Memang, ada ulama seperti Ibnu Taimiyah yang berpendapat bahwa boleh menyerahkan zakat kepada kedua orangtua ke atas (nenek dan kakek), atau anak ke bawah (cucu) selama mereka miskin, sementara yang berzakat berpenghasilan pas-pasan dan keadaan dan tanggungannya yang lain (seperti anak dan istri) akan terganggu bila membelanjai lagi orangtuanya.

Tentang zakat untuk adik, di sini juga terdapat perbedaan pendapat. Agaknya, kita dapat menganut pendapat yang menyatakan bahwa zakat tidak boleh diberikan kepada orang yang ditanggung kebutuhan hidupnya oleh pembayar zakat. Imam Syafi’i berpendapat bahwa yang wajib ditanggung kebutuhannya adalah ibu, ayah (ke atas), dan anak-anak (ke bawah). Mazhab Imam Malik lebih sempit. Mereka hanya mewajibkan ayah untuk menanggung kebutuhan hidup anak-kandungnya yang lelaki sampai baligh, dan yang perempuan sampai kawin dan digauli oleh suaminya. Adapun cucu, sang kakek tidak harus menanggungnya. Begitupula cucu tidak harus menanggung kebutuhan hidup kakeknya.
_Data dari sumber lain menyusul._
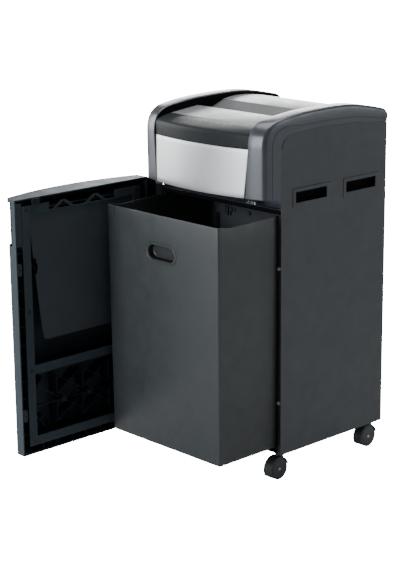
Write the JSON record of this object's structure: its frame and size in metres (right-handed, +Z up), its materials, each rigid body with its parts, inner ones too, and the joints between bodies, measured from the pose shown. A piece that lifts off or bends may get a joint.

Setelah dewasa, anak berkewajiban menanggung kebutuhan hidup kedua orangtuanya yang miskin. Suami berkewajiban menanggung kebutuhan hidup istrnya dan kebutuhan hidup seorang pembantu untuk istrinya.

Saudara lelaki maupun perempuan tidak menjadi tanggungan. Karena itu, mereka boleh diberi zakat.

Dalam pandangan mazhab ini, bahkan anak yang telah dewasa -walau mampu bekerja tetapi masih membutuhkan, misalnya sedang menuntut ilmu- boleh diberi zakat.

Singkatnya, tidak ada halangan dalam Mazhab Malik dan Syafi’i untuk memberikan zakat kepada adik-adik selama mereka memenuhi salah satu kriteria kelompok yang berhak menerima zakat.

Demikian, Wallahu A’lam.

Sumber: M. Quraish Shihab Menjawab 1001 Soal Keislaman yang Patut Anda Ketahui (Jakarta: Lentera Hati, 2008) h. 193-196.